Your plan might also include research about any journalist-friendly APIs that might be handy for your story. There are more APIs for things like social media as well as news than you can shake a stick at.

UX and product design

A user experience research plan is about building an understanding of user needs and how your product can fulfill them. It’s also somewhat different from other kinds of research plans — it’s for sharing with your stakeholders in order to get on the same page and collaborate usefully.

Your plan will aim to answer the following research questions:

What pain point are we looking to build up our understanding of?

Your research plan should first aim to take stock of everything you and your stakeholders collectively know about your prospective users and their needs. What preliminary data, focus group results, and other industry expertise is available on this front? A full inventory of what you already know will give you directions to work off of.

Once you have this knowledge, your plan should home in on the single pain point you’re trying to solve. Your research plan should consider how this pain point interacts with other factors, like a user base’s existing purchase habits, use habits, and brand loyalty.

What assumptions do we have about this pain point?
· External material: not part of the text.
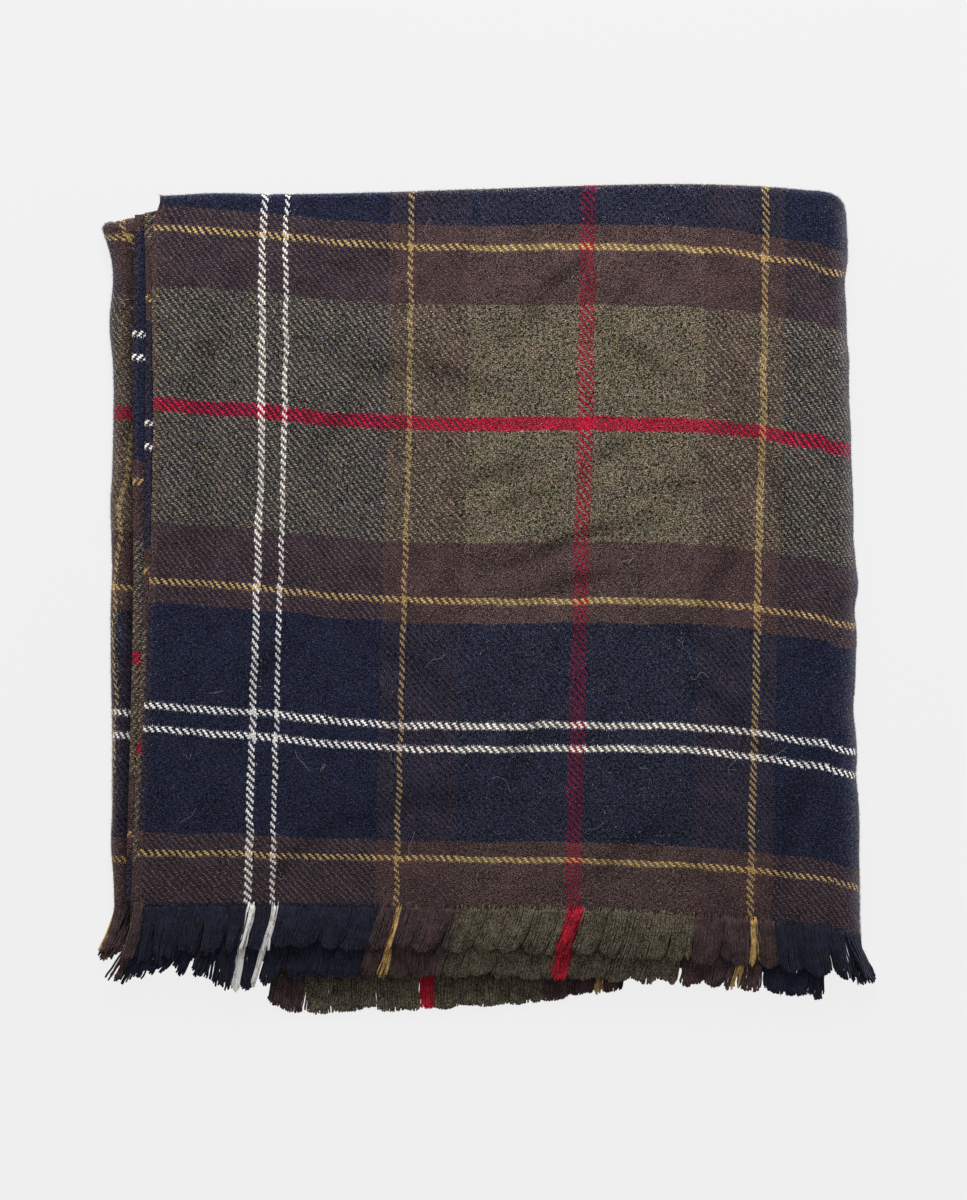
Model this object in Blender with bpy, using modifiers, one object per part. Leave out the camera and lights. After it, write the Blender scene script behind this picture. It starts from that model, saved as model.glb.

Assumptions can be poisonous to product development, leading you to build for a user base that doesn’t exist or a pain point that is not, in fact, a pain point. Your research plan should concentrate on how you can use initial focus grouping, for example, to challenge or refine those assumptions as necessary. You may have assumed that user base a will go for your new product because they previously showed affinities towards products x and y. Even if well founded, these ideas are still assumptions. By testing these ideas with a focus group, you can refine correct assumptions and dispose of incorrect ones.

Collaborative discussions between your stakeholders are also valuable tools for avoiding assumption-based decision-making. You can maximize the diversity of opinion available to you and minimize the likelihood of bias-driven decisions by involving team members from a wide variety of departments.

What methodology will work best for collecting useful data?

Your research plan should consider the full range of potential techniques available to you for data collection. Which ones you’ll choose will depend on your objectives, as well as the stage that your product is at. For instance, if you have a beta version in hand, you might wish to hold a 30-minute usability test. If your team is at odds about certain features, you can create an A/B testing schema to find out which ones your users really prefer. Or, if you’re still at a pre-production stage, you might consider tools like surveys, focus grouping, and concept testing to deepen your initial sense of what your users’ needs are.

You have the questions; Now it’s time to find the answers

The art of the research plan goes a lot further than just Googling a keyword. It involves systematic exploration of what you need to know about your subject that you don’t already. Whatever you’re driving for, there is always a variety of means to enrich your understanding through research.

And don’t just color within the lines when building your own research strategy. New elements and different approaches can be revelatory. If you’re a journalist, start questioning your assumptions like a UX researcher. If you’re an investor, start scraping data like a journalist. You never know what might turn up, and time spent on research is rarely, if ever, wasted.